The prefix in- being a negative prefix that creates the opposite to what follows. And what follows is dolere, which means “suffer pain.” To get from indolere to indolence you need to pass through the present participle which is indolentem to the noun of action which is indolentia into French (which happened about 1500) as indolence, then into English about 1600 as the noun indolence, then wait 60 years until someone decided we needed an adjective form and settled on indolent.

A couple other points on indolent: 1. Jerome, when translating the New Testament from the Greek into Latin, used a form of the word indolentem to translate the Greek word apelgekos that Paul used in his letter to the Ephesians.  2. In 1710 the avoidance of pain came to also mean laziness, which could most easily be accomplished by those with sufficient resources to live on “easy street”, so it developed meanings both of laziness and living easily. One word, three used.

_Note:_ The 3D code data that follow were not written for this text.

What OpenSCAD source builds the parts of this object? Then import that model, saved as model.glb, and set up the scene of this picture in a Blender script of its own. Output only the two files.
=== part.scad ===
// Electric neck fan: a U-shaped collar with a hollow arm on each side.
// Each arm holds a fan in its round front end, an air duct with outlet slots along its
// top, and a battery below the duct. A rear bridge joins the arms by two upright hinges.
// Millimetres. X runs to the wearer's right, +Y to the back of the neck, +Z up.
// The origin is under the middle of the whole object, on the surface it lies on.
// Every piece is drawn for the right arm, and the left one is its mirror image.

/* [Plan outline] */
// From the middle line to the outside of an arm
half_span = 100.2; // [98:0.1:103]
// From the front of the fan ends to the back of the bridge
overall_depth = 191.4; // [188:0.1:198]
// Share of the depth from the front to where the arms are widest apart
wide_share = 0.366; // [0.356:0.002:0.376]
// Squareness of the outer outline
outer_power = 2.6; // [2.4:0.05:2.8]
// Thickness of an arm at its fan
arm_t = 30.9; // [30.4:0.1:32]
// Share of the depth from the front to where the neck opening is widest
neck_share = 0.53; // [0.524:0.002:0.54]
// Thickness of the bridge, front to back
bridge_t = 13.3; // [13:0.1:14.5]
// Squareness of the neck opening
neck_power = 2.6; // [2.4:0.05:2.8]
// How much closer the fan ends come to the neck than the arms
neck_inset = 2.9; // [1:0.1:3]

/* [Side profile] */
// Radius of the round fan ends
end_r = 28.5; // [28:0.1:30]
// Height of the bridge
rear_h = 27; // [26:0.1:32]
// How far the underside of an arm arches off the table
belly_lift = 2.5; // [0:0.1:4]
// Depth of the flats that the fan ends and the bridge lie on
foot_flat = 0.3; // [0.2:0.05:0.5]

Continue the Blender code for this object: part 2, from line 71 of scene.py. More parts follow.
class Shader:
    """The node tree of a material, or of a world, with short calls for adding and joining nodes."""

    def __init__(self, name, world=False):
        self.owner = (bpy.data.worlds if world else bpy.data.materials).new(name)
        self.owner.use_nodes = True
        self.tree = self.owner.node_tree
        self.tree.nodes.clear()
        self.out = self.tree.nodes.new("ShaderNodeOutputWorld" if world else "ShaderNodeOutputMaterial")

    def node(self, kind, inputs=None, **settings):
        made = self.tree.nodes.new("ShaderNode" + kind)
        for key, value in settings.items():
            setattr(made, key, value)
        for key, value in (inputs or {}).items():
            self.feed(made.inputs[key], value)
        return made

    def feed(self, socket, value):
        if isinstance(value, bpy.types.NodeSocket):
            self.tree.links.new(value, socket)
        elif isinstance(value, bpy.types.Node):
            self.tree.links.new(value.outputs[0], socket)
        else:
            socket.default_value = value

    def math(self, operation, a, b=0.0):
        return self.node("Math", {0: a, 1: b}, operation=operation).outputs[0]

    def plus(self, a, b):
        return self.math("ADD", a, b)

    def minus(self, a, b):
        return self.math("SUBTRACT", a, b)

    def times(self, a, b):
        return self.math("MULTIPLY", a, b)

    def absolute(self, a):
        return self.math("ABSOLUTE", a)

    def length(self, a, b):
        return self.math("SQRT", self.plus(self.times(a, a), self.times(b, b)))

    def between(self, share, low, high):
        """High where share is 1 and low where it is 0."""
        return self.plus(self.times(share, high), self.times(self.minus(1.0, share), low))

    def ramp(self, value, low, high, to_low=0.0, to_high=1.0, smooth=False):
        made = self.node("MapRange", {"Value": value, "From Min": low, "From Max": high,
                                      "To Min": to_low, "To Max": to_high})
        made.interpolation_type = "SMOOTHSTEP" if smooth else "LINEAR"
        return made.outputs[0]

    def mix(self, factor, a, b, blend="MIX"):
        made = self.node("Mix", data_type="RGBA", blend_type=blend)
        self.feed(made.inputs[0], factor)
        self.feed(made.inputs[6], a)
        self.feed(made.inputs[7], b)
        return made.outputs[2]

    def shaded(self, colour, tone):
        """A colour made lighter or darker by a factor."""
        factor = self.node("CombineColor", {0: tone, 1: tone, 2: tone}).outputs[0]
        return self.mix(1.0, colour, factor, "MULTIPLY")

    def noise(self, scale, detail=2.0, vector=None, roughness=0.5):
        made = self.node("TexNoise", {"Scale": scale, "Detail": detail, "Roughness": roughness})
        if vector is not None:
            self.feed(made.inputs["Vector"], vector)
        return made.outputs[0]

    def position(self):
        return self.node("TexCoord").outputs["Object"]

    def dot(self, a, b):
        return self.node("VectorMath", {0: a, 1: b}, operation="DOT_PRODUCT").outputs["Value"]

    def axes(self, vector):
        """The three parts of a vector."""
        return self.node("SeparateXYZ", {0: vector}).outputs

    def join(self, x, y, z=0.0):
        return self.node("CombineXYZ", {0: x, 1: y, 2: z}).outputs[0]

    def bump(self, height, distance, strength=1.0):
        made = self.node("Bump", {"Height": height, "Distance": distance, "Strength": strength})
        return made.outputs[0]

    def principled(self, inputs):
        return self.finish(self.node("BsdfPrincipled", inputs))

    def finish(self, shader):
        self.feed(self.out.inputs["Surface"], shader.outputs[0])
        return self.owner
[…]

Redolent has two Latin word roots that are very different from indolent. The Latin prefix re- intensifies what follows, but what follows is not the word dolere, but the word olere. Olere means to give off a smell or have an odor. In fact, the Latin words odor and olere probably have the same source, with the different spelling being blamed on the Sabines, a people of central Italy who were conquered by the Romans in the 290 BC. Apparently they preferred the letter L to the letter D. Odor referred to the scent itself in Latin, while olere seems to have referred to the act of emitting the scent. (Latin scholars feel free to weigh in on the point.)

The Old French had adopted the Latin word and developed redolent to mean “emitting and odor”, and the English decided around 1400 to include it in their lexicon. It still means “having a smell of,” with an expanded meaning “reminiscent of.” As we know now, smells are some of the best conductors of memories, so it makes sense it would develop that meaning.